● What is asked: Reproduce all of the data exactly, with no line skipped.

● Raw data:

>>>>

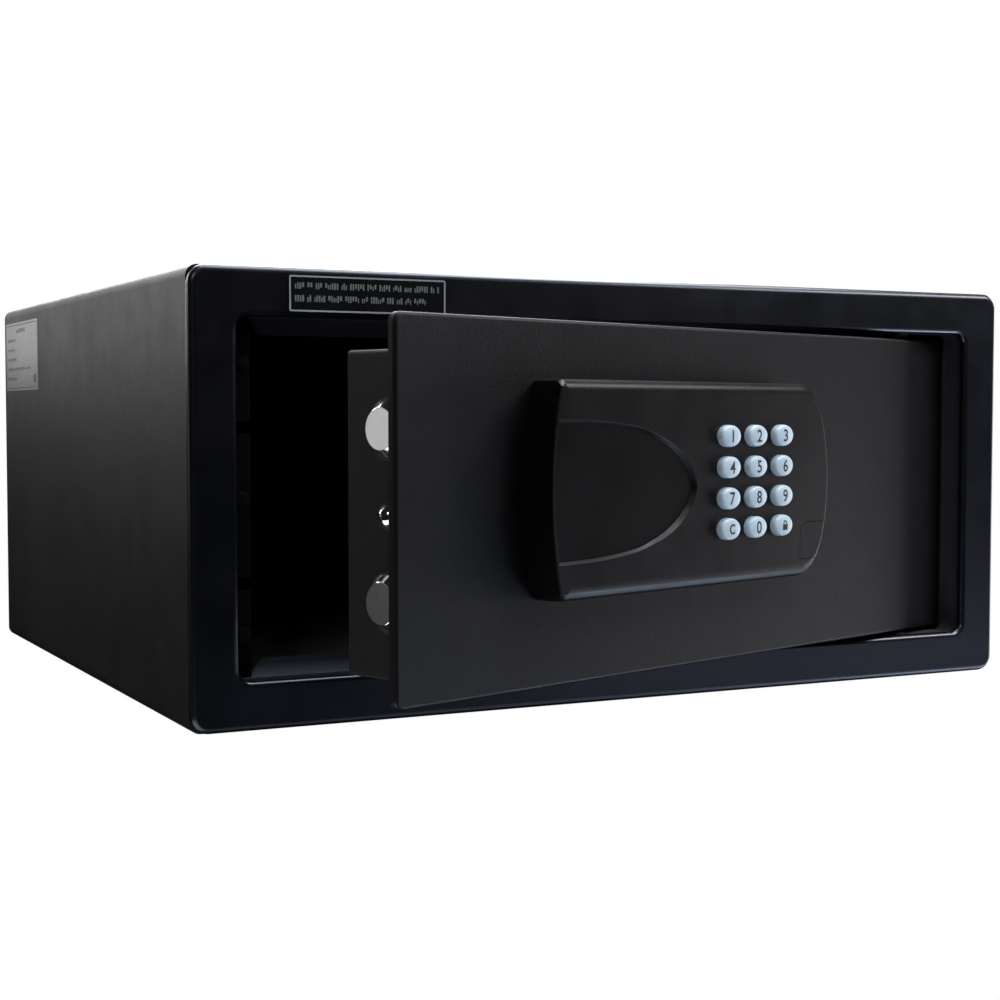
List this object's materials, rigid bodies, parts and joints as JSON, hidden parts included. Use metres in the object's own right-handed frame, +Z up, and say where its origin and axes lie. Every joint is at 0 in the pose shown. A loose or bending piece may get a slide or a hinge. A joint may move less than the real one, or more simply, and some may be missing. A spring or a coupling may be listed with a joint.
{
  "type": "in-room safe",
  "caption": "Black steel hotel in-room safe for a laptop, with a flush swing door standing ajar, motor-driven locking bolts, a keypad with oval keys and a dark display window on the door.",
  "frame": {"origin": "centre of the base, on the surface the safe stands on", "axes": "+Z up; the door and keypad face -Y; +X is to the right seen from the front"},
  "size_m": [0.4301, 0.4894, 0.195],
  "materials": {
    "body_paint": "fine texture black powder coat",
    "frame_paint": "smooth satin black",
    "door_paint": "fine texture black powder coat",
    "housing_paint": "matt black",
    "rubber": "matt",
    "silicone": "matt",
    "zinc_steel": "zinc plated",
    "plate_steel": "rolled",
    "gear_steel": "machined",
    "bolt_chrome": "satin chrome",
    "black_nylon": "moulded",
    "cast_zinc": "die cast",
    "motor_steel": "plated can",
    "circuit_board": "solder mask",
    "battery_sleeve": "printed sleeve, plain",
    "keypad_plastic": "satin moulded",
    "window_plastic": "dark smoked, fine texture",
    "display_module": "dark red filter",
    "ribbon": "flat ribbon",
    "key_plastic": "pale pearl, satin",
    "felt": "needled felt",
    "plate_black": "printed label",
    "label_silver": "printed foil label"
  },
  "bodies": {
    "safe_body": {"body_wrap": "body_paint", "rear_panel": "body_paint", "front_frame": "frame_paint", "strike_channel": "frame_paint", "hinge_jamb": "frame_paint", "door_buffers": "rubber", "hinge_blocks": "frame_paint", "hinge_pins": "zinc_steel", "hinge_washers": "black_nylon", "floor_mat": "felt", "instruction_plate": "plate_black", "rating_label": "label_silver"},
    "door": {"door_plate": "door_paint", "hinge_lugs": "door_paint", "lock_housing": "housing_paint", "rear_cover": "housing_paint", "cover_screws": "zinc_steel", "bolt_bushes": "black_nylon", "gearbox": "cast_zinc", "motor": "motor_steel", "motor_bracket": "plate_steel", "motor_screws": "zinc_steel", "rack_guide": "black_nylon", "limit_switches": "black_nylon", "switch_posts": "zinc_steel", "control_board": "circuit_board", "board_standoffs": "zinc_steel", "battery_tray": "black_nylon", "batteries": "battery_sleeve", "battery_contacts": "zinc_steel", "keypad_housing": "keypad_plastic", "port_socket": "black_nylon", "display_window": "window_plastic", "led_display": "display_module", "keypad_board": "circuit_board", "key_mat": "silicone", "module_screws": "zinc_steel", "keypad_ribbon": "ribbon"},
    "bolt_carriage": {"locking_bolts": "bolt_chrome", "guide_pin": "bolt_chrome", "bolt_bar": "plate_steel", "drive_rack": "plate_steel", "carriage_screws": "zinc_steel"},
    "pinion": {"drive_pinion": "gear_steel", "output_shaft": "gear_steel"},
    "port_cover": {"port_cover": "keypad_plastic"},
    "battery_cover": {"battery_cover": "housing_paint"},
    "key_1": {"key_1": "key_plastic"},
    "key_2": {"key_2": "key_plastic"},
    "key_3": {"key_3": "key_plastic"},
    "key_4": {"key_4": "key_plastic"},
    "key_5": {"key_5": "key_plastic"},
    "key_6": {"key_6": "key_plastic"},
    "key_7": {"key_7": "key_plastic"},
    "key_8": {"key_8": "key_plastic"},
    "key_9": {"key_9": "key_plastic"},
    "key_clear": {"key_clear": "key_plastic"},
    "key_0": {"key_0": "key_plastic"},
    "key_lock": {"key_lock": "key_plastic"}
  },
  "joints": [
    {"name": "door_hinge", "type": "hinge", "parent": "safe_body", "child": "door", "pos_m": [0.159, -0.1791, 0.0975], "axis": [0, 0, 1], "range_deg": [-19, 76]},
    {"name": "bolt_slide", "type": "slide", "parent": "door", "child": "bolt_carriage", "axis": [-0.9455, -0.3256, 0], "range_m": [0, 0.015]},
    {"name": "pinion_spin", "type": "hinge", "parent": "door", "child": "pinion", "pos_m": [-0.09774, -0.23821, 0.088], "axis": [-0.3256, 0.9455, 0], "range_deg": [-124, 0]},
    {"name": "port_cover_pull", "type": "slide", "parent": "door", "child": "port_cover", "axis": [0.3256, -0.9455, 0], "range_m": [0, 0.01]},
    {"name": "battery_cover_pull", "type": "slide", "parent": "door", "child": "battery_cover", "axis": [-0.3256, 0.9455, 0], "range_m": [0, 0.015]},
    {"name": "key_1_press", "type": "slide", "parent": "door", "child": "key_1", "axis": [-0.3256, 0.9455, 0], "range_m": [0, 0.0008], "stiffness_N_per_m": 1200, "springref_m": -0.0002},
    {"name": "key_2_press", "type": "slide", "parent": "door", "child": "key_2", "axis": [-0.3256, 0.9455, 0], "range_m": [0, 0.0008], "stiffness_N_per_m": 1200, "springref_m": -0.0002},
    {"name": "key_3_press", "type": "slide", "parent": "door", "child": "key_3", "axis": [-0.3256, 0.9455, 0], "range_m": [0, 0.0008], "stiffness_N_per_m": 1200, "springref_m": -0.0002},
    {"name": "key_4_press", "type": "slide", "parent": "door", "child": "key_4", "axis": [-0.3256, 0.9455, 0], "range_m": [0, 0.0008], "stiffness_N_per_m": 1200, "springref_m": -0.0002},
    {"name": "key_5_press", "type": "slide", "parent": "door", "child": "key_5", "axis": [-0.3256, 0.9455, 0], "range_m": [0, 0.0008], "stiffness_N_per_m": 1200, "springref_m": -0.0002},
    {"name": "key_6_press", "type": "slide", "parent": "door", "child": "key_6", "axis": [-0.3256, 0.9455, 0], "range_m": [0, 0.0008], "stiffness_N_per_m": 1200, "springref_m": -0.0002},
    {"name": "key_7_press", "type": "slide", "parent": "door", "child": "key_7", "axis": [-0.3256, 0.9455, 0], "range_m": [0, 0.0008], "stiffness_N_per_m": 1200, "springref_m": -0.0002},
    {"name": "key_8_press", "type": "slide", "parent": "door", "child": "key_8", "axis": [-0.3256, 0.9455, 0], "range_m": [0, 0.0008], "stiffness_N_per_m": 1200, "springref_m": -0.0002},
    {"name": "key_9_press", "type": "slide", "parent": "door", "child": "key_9", "axis": [-0.3256, 0.9455, 0], "range_m": [0, 0.0008], "stiffness_N_per_m": 1200, "springref_m": -0.0002},
    {"name": "key_clear_press", "type": "slide", "parent": "door", "child": "key_clear", "axis": [-0.3256, 0.9455, 0], "range_m": [0, 0.0008], "stiffness_N_per_m": 1200, "springref_m": -0.0002},
    {"name": "key_0_press", "type": "slide", "parent": "door", "child": "key_0", "axis": [-0.3256, 0.9455, 0], "range_m": [0, 0.0008], "stiffness_N_per_m": 1200, "springref_m": -0.0002},
    {"name": "key_lock_press", "type": "slide", "parent": "door", "child": "key_lock", "axis": [-0.3256, 0.9455, 0], "range_m": [0, 0.0008], "stiffness_N_per_m": 1200, "springref_m": -0.0002}
  ],
  "couplings": [
    {"joint": "pinion_spin", "follows": "bolt_slide", "rad_per_m": -142.86}
  ]
}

<<<<

● Result for this task:
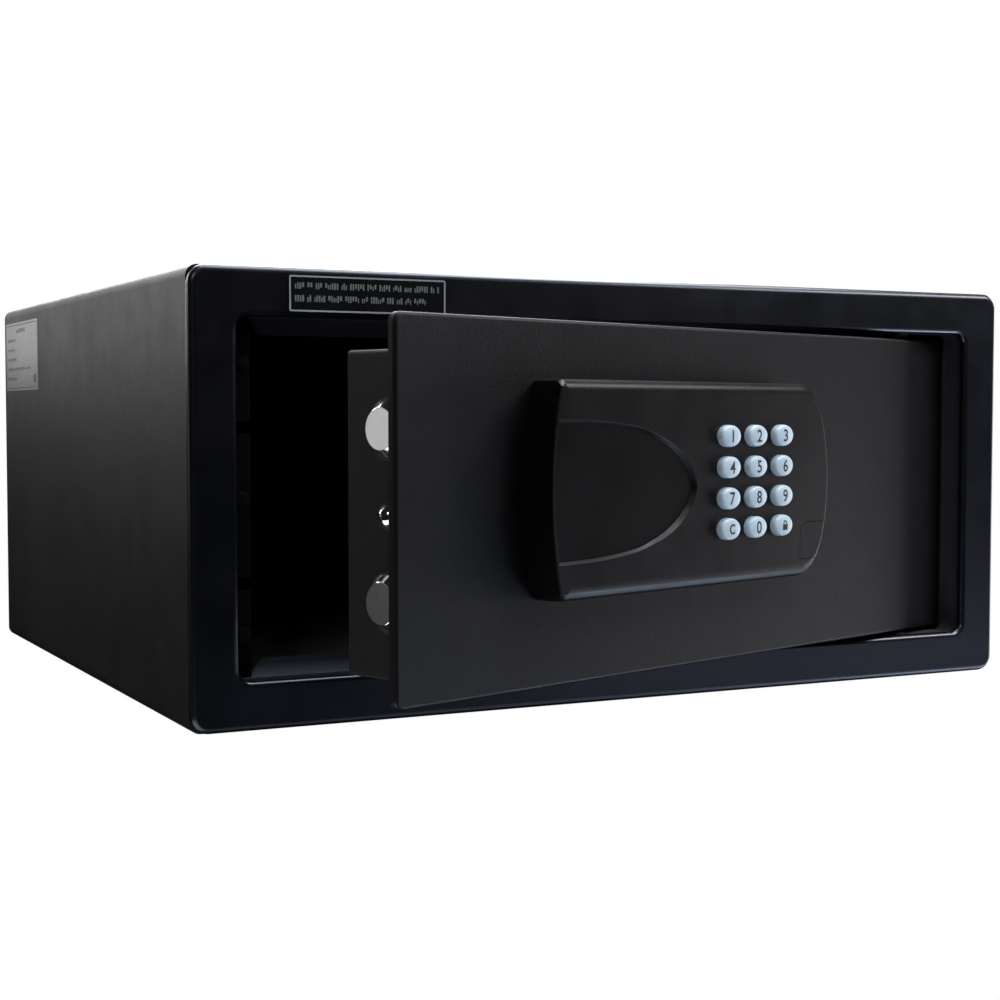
List this object's materials, rigid bodies, parts and joints as JSON, hidden parts included. Use metres in the object's own right-handed frame, +Z up, and say where its origin and axes lie. Every joint is at 0 in the pose shown. A loose or bending piece may get a slide or a hinge. A joint may move less than the real one, or more simply, and some may be missing. A spring or a coupling may be listed with a joint.
{
  "type": "in-room safe",
  "caption": "Black steel hotel in-room safe for a laptop, with a flush swing door standing ajar, motor-driven locking bolts, a keypad with oval keys and a dark display window on the door.",
  "frame": {"origin": "centre of the base, on the surface the safe stands on", "axes": "+Z up; the door and keypad face -Y; +X is to the right seen from the front"},
  "size_m": [0.4301, 0.4894, 0.195],
  "materials": {
    "body_paint": "fine texture black powder coat",
    "frame_paint": "smooth satin black",
    "door_paint": "fine texture black powder coat",
    "housing_paint": "matt black",
    "rubber": "matt",
    "silicone": "matt",
    "zinc_steel": "zinc plated",
    "plate_steel": "rolled",
    "gear_steel": "machined",
    "bolt_chrome": "satin chrome",
    "black_nylon": "moulded",
    "cast_zinc": "die cast",
    "motor_steel": "plated can",
    "circuit_board": "solder mask",
    "battery_sleeve": "printed sleeve, plain",
    "keypad_plastic": "satin moulded",
    "window_plastic": "dark smoked, fine texture",
    "display_module": "dark red filter",
    "ribbon": "flat ribbon",
    "key_plastic": "pale pearl, satin",
    "felt": "needled felt",
    "plate_black": "printed label",
    "label_silver": "printed foil label"
  },
  "bodies": {
    "safe_body": {"body_wrap": "body_paint", "rear_panel": "body_paint", "front_frame": "frame_paint", "strike_channel": "frame_paint", "hinge_jamb": "frame_paint", "door_buffers": "rubber", "hinge_blocks": "frame_paint", "hinge_pins": "zinc_steel", "hinge_washers": "black_nylon", "floor_mat": "felt", "instruction_plate": "plate_black", "rating_label": "label_silver"},
    "door": {"door_plate": "door_paint", "hinge_lugs": "door_paint", "lock_housing": "housing_paint", "rear_cover": "housing_paint", "cover_screws": "zinc_steel", "bolt_bushes": "black_nylon", "gearbox": "cast_zinc", "motor": "motor_steel", "motor_bracket": "plate_steel", "motor_screws": "zinc_steel", "rack_guide": "black_nylon", "limit_switches": "black_nylon", "switch_posts": "zinc_steel", "control_board": "circuit_board", "board_standoffs": "zinc_steel", "battery_tray": "black_nylon", "batteries": "battery_sleeve", "battery_contacts": "zinc_steel", "keypad_housing": "keypad_plastic", "port_socket": "black_nylon", "display_window": "window_plastic", "led_display": "display_module", "keypad_board": "circuit_board", "key_mat": "silicone", "module_screws": "zinc_steel", "keypad_ribbon": "ribbon"},
    "bolt_carriage": {"locking_bolts": "bolt_chrome", "guide_pin": "bolt_chrome", "bolt_bar": "plate_steel", "drive_rack": "plate_steel", "carriage_screws": "zinc_steel"},
    "pinion": {"drive_pinion": "gear_steel", "output_shaft": "gear_steel"},
    "port_cover": {"port_cover": "keypad_plastic"},
    "battery_cover": {"battery_cover": "housing_paint"},
    "key_1": {"key_1": "key_plastic"},
    "key_2": {"key_2": "key_plastic"},
    "key_3": {"key_3": "key_plastic"},
    "key_4": {"key_4": "key_plastic"},
    "key_5": {"key_5": "key_plastic"},
    "key_6": {"key_6": "key_plastic"},
    "key_7": {"key_7": "key_plastic"},
    "key_8": {"key_8": "key_plastic"},
    "key_9": {"key_9": "key_plastic"},
    "key_clear": {"key_clear": "key_plastic"},
    "key_0": {"key_0": "key_plastic"},
    "key_lock": {"key_lock": "key_plastic"}
  },
  "joints": [
    {"name": "door_hinge", "type": "hinge", "parent": "safe_body", "child": "door", "pos_m": [0.159, -0.1791, 0.0975], "axis": [0, 0, 1], "range_deg": [-19, 76]},
    {"name": "bolt_slide", "type": "slide", "parent": "door", "child": "bolt_carriage", "axis": [-0.9455, -0.3256, 0], "range_m": [0, 0.015]},
    {"name": "pinion_spin", "type": "hinge", "parent": "door", "child": "pinion", "pos_m": [-0.09774, -0.23821, 0.088], "axis": [-0.3256, 0.9455, 0], "range_deg": [-124, 0]},
    {"name": "port_cover_pull", "type": "slide", "parent": "door", "child": "port_cover", "axis": [0.3256, -0.9455, 0], "range_m": [0, 0.01]},
    {"name": "battery_cover_pull", "type": "slide", "parent": "door", "child": "battery_cover", "axis": [-0.3256, 0.9455, 0], "range_m": [0, 0.015]},
    {"name": "key_1_press", "type": "slide", "parent": "door", "child": "key_1", "axis": [-0.3256, 0.9455, 0], "range_m": [0, 0.0008], "stiffness_N_per_m": 1200, "springref_m": -0.0002},
    {"name": "key_2_press", "type": "slide", "parent": "door", "child": "key_2", "axis": [-0.3256, 0.9455, 0], "range_m": [0, 0.0008], "stiffness_N_per_m": 1200, "springref_m": -0.0002},
    {"name": "key_3_press", "type": "slide", "parent": "door", "child": "key_3", "axis": [-0.3256, 0.9455, 0], "range_m": [0, 0.0008], "stiffness_N_per_m": 1200, "springref_m": -0.0002},
    {"name": "key_4_press", "type": "slide", "parent": "door", "child": "key_4", "axis": [-0.3256, 0.9455, 0], "range_m": [0, 0.0008], "stiffness_N_per_m": 1200, "springref_m": -0.0002},
    {"name": "key_5_press", "type": "slide", "parent": "door", "child": "key_5", "axis": [-0.3256, 0.9455, 0], "range_m": [0, 0.0008], "stiffness_N_per_m": 1200, "springref_m": -0.0002},
    {"name": "key_6_press", "type": "slide", "parent": "door", "child": "key_6", "axis": [-0.3256, 0.9455, 0], "range_m": [0, 0.0008], "stiffness_N_per_m": 1200, "springref_m": -0.0002},
    {"name": "key_7_press", "type": "slide", "parent": "door", "child": "key_7", "axis": [-0.3256, 0.9455, 0], "range_m": [0, 0.0008], "stiffness_N_per_m": 1200, "springref_m": -0.0002},
    {"name": "key_8_press", "type": "slide", "parent": "door", "child": "key_8", "axis": [-0.3256, 0.9455, 0], "range_m": [0, 0.0008], "stiffness_N_per_m": 1200, "springref_m": -0.0002},
    {"name": "key_9_press", "type": "slide", "parent": "door", "child": "key_9", "axis": [-0.3256, 0.9455, 0], "range_m": [0, 0.0008], "stiffness_N_per_m": 1200, "springref_m": -0.0002},
    {"name": "key_clear_press", "type": "slide", "parent": "door", "child": "key_clear", "axis": [-0.3256, 0.9455, 0], "range_m": [0, 0.0008], "stiffness_N_per_m": 1200, "springref_m": -0.0002},
    {"name": "key_0_press", "type": "slide", "parent": "door", "child": "key_0", "axis": [-0.3256, 0.9455, 0], "range_m": [0, 0.0008], "stiffness_N_per_m": 1200, "springref_m": -0.0002},
    {"name": "key_lock_press", "type": "slide", "parent": "door", "child": "key_lock", "axis": [-0.3256, 0.9455, 0], "range_m": [0, 0.0008], "stiffness_N_per_m": 1200, "springref_m": -0.0002}
  ],
  "couplings": [
    {"joint": "pinion_spin", "follows": "bolt_slide", "rad_per_m": -142.86}
  ]
}